(WHAT YOU NEED TO DO): Only the lines holding the string "before" are needed. Copy each one.
--- DATASET EXCERPTS ---
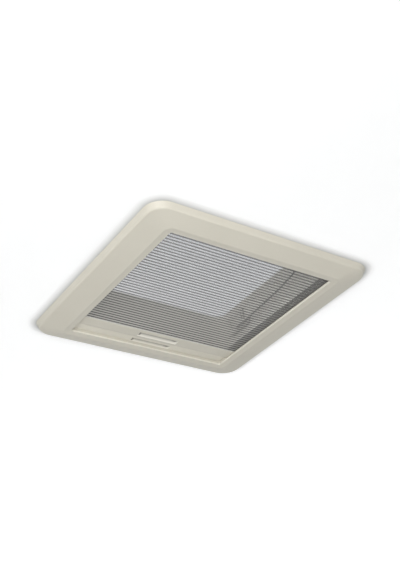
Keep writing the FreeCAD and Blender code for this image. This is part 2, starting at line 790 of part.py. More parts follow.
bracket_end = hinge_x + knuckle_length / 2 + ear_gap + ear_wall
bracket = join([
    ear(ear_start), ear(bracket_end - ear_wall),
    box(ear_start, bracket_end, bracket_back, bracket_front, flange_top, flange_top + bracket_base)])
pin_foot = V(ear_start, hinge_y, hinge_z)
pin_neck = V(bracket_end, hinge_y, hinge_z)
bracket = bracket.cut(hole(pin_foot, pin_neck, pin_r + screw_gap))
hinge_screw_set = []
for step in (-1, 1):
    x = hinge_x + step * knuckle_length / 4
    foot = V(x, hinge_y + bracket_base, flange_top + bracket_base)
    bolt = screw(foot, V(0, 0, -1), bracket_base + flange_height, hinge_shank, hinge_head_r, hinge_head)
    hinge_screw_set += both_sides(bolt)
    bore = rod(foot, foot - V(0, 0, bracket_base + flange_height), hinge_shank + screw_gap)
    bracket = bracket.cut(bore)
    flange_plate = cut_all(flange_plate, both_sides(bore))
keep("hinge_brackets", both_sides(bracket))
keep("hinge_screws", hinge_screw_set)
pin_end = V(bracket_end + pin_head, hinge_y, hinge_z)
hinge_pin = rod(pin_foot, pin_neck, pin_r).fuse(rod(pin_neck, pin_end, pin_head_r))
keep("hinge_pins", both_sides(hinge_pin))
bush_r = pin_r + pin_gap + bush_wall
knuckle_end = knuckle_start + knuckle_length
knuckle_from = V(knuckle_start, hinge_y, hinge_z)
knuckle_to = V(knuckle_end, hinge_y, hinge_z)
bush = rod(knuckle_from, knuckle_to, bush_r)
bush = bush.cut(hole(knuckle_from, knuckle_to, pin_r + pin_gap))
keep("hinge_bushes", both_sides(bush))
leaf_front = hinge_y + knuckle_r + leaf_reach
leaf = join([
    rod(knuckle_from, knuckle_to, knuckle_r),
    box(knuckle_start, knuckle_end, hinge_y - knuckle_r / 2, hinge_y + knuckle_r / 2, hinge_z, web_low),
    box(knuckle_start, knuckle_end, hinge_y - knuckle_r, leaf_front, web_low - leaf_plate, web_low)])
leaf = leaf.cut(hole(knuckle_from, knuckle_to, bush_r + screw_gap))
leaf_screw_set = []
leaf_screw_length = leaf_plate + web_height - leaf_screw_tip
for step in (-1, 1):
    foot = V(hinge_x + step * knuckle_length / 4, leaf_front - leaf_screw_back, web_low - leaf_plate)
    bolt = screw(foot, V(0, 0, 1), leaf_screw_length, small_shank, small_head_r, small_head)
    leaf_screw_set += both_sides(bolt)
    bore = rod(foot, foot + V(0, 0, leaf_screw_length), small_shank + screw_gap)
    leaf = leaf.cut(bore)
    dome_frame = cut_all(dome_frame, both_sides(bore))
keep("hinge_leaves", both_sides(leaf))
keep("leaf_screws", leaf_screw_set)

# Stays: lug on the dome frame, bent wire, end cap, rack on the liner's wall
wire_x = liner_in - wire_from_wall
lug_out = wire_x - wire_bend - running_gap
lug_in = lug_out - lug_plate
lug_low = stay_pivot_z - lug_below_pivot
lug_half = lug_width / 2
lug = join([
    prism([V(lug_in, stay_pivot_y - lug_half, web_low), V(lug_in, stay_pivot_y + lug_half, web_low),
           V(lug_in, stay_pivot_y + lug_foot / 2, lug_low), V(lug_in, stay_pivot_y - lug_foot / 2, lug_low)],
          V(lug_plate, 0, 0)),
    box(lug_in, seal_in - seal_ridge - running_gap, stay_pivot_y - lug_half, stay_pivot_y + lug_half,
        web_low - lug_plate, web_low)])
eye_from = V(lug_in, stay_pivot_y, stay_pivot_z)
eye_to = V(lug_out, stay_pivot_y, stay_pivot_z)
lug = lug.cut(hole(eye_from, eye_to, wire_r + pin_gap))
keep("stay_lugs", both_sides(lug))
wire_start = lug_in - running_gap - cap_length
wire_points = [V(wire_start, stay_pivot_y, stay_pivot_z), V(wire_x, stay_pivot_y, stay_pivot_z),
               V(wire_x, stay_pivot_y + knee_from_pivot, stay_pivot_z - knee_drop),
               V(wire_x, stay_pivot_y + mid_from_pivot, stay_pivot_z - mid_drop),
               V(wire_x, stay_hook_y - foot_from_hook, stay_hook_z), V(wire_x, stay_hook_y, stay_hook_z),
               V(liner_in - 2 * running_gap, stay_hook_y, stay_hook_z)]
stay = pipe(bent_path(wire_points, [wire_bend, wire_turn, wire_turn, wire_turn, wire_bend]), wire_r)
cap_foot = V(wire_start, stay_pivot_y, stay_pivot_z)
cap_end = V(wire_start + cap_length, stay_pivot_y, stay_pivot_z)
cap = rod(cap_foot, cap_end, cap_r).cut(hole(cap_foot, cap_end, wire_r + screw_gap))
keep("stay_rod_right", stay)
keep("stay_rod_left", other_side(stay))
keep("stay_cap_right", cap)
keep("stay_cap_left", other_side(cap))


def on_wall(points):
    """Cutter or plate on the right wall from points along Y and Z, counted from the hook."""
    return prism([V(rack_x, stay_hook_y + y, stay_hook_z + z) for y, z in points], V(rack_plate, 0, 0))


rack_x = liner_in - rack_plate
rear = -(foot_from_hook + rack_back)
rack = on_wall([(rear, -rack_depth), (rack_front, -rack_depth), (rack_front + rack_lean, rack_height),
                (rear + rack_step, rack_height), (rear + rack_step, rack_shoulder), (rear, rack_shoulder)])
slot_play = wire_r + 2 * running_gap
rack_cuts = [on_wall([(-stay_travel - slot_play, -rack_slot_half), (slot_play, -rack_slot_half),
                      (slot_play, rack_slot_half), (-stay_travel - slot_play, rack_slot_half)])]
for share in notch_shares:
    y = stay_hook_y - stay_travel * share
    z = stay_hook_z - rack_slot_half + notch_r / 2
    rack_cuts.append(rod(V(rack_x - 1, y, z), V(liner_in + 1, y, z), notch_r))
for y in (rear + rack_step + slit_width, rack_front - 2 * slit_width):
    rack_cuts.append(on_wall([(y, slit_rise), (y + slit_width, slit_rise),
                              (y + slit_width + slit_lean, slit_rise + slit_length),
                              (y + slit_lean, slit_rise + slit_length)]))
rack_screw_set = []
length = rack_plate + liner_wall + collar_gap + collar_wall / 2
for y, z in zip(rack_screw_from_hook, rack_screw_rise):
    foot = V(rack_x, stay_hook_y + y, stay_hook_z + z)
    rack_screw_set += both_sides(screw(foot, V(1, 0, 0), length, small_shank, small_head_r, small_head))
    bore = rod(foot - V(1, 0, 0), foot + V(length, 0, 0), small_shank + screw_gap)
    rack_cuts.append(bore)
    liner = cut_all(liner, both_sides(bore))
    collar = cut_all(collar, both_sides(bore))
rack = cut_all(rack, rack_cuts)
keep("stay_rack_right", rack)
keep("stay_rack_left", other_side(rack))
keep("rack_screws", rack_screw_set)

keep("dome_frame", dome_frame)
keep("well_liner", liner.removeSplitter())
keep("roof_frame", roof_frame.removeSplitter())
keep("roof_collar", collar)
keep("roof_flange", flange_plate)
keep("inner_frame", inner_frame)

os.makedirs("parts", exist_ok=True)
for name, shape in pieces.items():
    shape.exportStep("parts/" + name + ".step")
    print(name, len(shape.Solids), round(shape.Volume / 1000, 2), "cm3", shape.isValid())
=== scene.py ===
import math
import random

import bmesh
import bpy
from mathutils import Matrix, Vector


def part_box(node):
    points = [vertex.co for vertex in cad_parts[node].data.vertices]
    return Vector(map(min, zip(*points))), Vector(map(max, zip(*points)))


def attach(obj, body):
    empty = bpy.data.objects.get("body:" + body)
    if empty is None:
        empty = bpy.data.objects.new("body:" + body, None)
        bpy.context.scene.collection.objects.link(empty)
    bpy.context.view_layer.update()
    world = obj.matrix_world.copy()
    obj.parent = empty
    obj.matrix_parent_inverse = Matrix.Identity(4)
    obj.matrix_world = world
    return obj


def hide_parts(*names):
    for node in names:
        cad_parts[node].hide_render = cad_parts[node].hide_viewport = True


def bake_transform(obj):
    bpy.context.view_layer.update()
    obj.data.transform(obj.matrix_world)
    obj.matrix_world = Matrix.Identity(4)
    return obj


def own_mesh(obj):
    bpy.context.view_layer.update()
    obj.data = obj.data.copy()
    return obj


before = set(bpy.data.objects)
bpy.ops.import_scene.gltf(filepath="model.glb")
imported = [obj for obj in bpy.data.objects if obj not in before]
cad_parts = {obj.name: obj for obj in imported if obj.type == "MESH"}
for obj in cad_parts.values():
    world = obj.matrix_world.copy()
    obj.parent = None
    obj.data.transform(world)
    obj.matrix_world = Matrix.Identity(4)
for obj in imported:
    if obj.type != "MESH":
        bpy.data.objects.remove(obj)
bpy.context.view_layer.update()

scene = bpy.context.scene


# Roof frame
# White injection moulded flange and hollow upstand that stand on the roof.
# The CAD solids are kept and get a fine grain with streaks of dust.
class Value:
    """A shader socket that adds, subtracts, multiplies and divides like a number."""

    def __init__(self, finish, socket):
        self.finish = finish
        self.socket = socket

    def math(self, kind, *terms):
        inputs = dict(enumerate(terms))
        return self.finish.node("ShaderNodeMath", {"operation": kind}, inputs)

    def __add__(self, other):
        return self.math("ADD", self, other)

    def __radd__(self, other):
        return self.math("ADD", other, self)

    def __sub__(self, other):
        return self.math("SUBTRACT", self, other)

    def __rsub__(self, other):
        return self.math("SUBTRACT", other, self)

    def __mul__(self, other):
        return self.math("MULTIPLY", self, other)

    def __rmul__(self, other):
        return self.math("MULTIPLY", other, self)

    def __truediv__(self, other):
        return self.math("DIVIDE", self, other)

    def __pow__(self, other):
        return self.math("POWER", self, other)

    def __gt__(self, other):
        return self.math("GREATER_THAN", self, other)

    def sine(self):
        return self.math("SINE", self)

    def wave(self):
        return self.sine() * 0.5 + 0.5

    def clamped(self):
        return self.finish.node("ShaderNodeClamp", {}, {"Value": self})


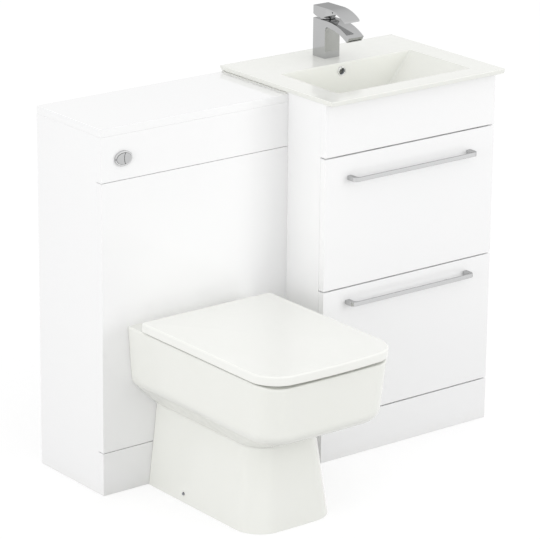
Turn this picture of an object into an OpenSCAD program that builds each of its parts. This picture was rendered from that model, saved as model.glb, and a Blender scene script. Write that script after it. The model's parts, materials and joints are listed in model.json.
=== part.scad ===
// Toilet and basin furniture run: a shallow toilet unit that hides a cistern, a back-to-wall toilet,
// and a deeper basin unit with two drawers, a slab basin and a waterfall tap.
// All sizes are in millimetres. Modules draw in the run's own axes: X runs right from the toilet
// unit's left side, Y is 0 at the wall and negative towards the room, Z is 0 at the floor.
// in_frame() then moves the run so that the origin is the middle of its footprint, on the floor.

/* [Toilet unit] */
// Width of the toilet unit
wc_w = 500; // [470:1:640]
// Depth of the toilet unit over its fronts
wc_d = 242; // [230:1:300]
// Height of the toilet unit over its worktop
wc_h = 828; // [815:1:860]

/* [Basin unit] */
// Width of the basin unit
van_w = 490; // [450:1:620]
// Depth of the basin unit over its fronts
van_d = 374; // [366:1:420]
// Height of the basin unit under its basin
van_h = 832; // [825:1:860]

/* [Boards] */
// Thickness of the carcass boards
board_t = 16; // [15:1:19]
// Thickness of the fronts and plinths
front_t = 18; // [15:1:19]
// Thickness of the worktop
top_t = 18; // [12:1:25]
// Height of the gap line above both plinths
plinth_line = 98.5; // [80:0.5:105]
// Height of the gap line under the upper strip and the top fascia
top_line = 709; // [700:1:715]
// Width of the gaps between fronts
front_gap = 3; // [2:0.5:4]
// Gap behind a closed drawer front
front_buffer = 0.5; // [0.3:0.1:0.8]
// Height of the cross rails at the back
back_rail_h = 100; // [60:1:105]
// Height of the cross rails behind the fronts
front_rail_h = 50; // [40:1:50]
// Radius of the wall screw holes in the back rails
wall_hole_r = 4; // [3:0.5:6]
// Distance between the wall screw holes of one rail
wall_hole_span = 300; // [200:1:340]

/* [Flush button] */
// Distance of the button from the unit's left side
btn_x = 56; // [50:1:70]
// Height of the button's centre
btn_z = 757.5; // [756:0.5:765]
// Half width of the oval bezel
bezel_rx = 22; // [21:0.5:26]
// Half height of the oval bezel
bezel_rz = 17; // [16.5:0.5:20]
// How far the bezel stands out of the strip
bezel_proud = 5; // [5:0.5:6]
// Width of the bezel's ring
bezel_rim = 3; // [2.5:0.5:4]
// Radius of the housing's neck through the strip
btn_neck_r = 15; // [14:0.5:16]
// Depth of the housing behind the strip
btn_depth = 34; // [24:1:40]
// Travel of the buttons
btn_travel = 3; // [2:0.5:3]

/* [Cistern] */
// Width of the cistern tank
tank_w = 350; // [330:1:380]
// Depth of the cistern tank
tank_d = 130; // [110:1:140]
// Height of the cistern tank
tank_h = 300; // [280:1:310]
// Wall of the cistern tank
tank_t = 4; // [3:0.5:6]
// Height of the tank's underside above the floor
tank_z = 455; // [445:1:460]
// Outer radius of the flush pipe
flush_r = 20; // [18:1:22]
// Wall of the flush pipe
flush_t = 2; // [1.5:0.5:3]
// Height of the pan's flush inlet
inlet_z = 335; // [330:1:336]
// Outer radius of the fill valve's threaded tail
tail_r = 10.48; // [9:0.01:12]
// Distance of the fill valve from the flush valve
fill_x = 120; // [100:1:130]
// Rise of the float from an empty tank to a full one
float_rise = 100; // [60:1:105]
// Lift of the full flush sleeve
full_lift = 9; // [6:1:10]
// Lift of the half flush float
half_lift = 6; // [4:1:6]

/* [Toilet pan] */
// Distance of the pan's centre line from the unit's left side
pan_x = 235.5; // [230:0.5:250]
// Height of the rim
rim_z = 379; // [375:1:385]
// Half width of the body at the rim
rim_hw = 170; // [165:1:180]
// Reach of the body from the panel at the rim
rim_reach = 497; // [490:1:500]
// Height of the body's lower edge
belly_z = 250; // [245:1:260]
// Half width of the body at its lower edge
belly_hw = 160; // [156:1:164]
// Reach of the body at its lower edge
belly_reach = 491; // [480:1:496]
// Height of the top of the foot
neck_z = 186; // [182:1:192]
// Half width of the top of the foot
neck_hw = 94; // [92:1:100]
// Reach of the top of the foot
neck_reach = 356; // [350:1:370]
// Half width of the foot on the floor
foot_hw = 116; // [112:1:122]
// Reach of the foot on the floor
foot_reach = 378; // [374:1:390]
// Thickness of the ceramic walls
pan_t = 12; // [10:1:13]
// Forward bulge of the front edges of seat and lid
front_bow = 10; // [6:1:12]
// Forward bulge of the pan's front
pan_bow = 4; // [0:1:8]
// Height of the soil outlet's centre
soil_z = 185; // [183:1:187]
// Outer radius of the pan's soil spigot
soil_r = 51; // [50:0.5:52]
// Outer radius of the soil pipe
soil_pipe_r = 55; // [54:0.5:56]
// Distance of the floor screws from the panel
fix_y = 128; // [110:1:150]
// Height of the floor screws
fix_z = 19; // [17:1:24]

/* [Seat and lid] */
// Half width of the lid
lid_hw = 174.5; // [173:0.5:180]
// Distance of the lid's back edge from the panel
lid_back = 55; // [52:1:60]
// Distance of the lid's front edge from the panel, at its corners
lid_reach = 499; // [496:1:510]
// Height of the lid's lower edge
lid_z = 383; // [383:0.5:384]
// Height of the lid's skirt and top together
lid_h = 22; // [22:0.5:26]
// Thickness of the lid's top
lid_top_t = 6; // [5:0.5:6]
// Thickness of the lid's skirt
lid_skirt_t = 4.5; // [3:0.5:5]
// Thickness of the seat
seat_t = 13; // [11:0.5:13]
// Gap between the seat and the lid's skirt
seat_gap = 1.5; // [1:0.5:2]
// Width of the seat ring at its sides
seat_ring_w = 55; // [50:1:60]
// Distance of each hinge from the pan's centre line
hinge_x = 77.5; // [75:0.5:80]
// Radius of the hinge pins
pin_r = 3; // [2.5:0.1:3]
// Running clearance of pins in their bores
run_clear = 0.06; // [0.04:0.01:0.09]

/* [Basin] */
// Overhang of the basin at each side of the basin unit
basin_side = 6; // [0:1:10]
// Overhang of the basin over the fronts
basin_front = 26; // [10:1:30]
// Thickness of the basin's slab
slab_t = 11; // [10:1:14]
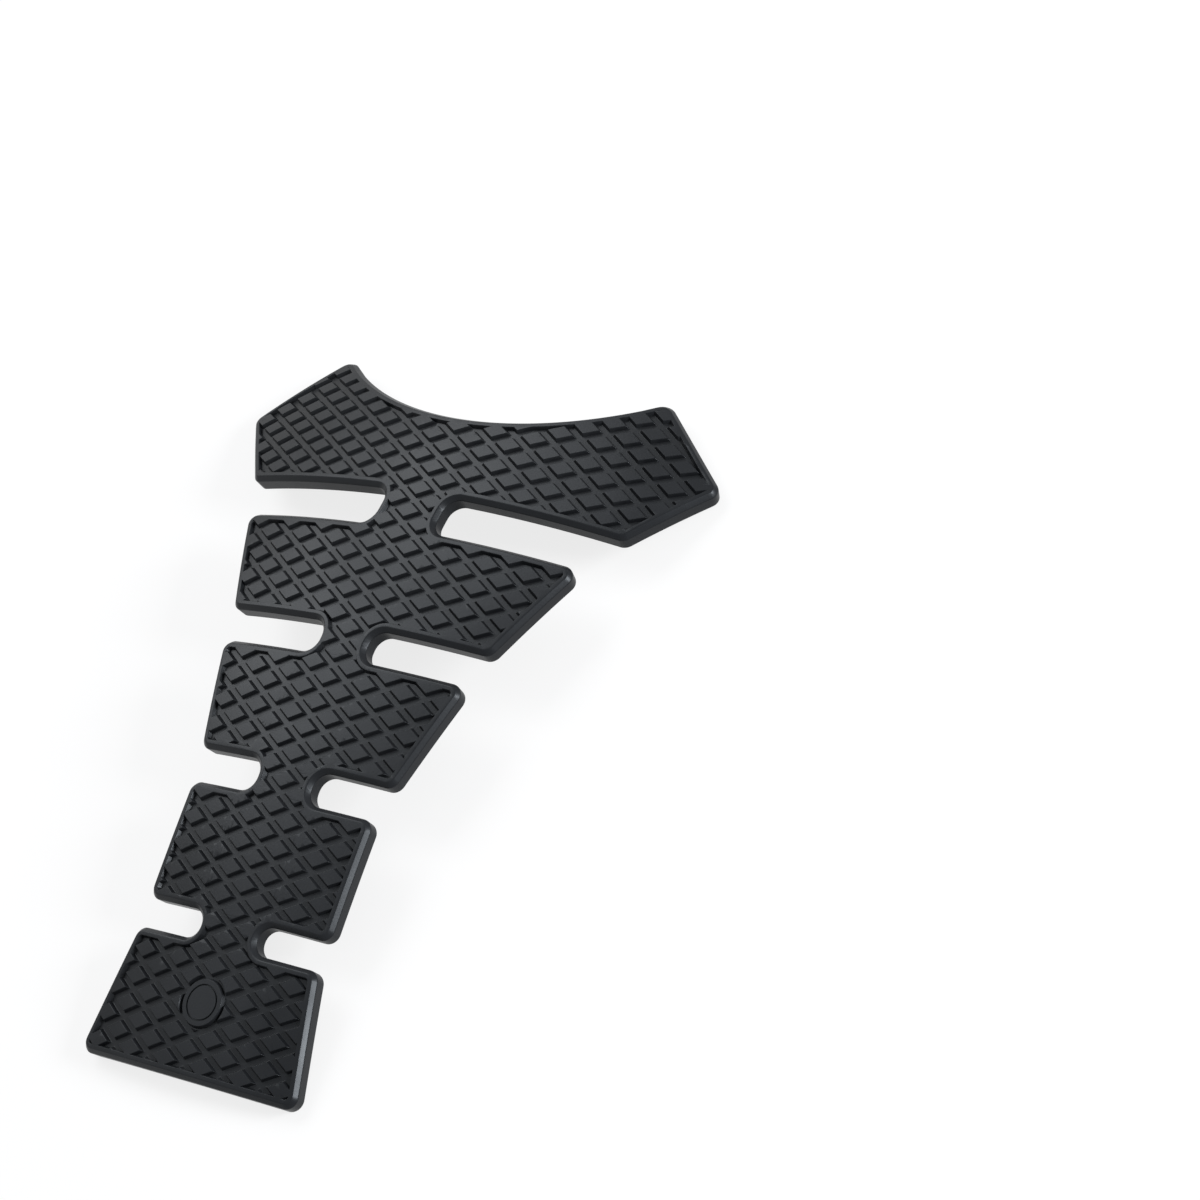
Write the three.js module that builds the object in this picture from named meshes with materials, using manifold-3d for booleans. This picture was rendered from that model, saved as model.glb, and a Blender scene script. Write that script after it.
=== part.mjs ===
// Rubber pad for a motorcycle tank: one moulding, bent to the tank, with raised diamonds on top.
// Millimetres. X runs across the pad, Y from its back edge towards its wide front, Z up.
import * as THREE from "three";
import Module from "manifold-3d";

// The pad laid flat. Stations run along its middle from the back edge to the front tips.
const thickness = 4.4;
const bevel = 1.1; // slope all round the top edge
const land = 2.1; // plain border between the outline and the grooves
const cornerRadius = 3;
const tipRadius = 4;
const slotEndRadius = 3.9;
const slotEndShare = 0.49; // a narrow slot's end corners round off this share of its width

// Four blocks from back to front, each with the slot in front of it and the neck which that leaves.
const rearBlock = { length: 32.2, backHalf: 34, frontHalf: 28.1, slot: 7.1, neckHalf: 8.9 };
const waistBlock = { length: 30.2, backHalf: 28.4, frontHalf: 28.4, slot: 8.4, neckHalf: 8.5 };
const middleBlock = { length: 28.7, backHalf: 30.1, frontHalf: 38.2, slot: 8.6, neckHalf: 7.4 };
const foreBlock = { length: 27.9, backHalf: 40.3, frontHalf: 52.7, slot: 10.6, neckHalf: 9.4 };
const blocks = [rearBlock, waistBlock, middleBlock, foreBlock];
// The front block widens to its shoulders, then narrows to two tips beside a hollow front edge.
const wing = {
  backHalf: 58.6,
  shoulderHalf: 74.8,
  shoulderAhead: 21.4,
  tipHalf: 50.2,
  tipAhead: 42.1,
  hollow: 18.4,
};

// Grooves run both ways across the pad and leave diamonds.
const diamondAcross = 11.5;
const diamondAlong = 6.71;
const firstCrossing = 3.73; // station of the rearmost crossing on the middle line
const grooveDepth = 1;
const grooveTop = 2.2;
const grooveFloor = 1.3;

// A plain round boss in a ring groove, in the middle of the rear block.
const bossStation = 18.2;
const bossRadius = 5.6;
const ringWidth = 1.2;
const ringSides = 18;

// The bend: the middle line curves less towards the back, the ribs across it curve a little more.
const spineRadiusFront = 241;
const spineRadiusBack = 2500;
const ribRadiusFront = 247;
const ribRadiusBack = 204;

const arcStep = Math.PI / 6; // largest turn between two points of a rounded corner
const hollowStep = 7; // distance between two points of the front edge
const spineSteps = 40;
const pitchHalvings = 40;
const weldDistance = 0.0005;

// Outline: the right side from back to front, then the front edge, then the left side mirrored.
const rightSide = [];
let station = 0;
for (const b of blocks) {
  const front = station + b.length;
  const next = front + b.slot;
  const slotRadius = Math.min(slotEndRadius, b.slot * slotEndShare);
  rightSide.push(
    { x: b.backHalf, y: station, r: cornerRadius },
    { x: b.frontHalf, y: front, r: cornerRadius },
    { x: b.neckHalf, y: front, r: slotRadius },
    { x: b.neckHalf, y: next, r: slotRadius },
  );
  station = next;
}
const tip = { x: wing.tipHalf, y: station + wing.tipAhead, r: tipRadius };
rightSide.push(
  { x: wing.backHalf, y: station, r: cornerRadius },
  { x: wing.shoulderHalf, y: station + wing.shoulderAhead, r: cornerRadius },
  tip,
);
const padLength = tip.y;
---
(RESPONSE TO THIS TASK):
before = set(bpy.data.objects)
imported = [obj for obj in bpy.data.objects if obj not in before]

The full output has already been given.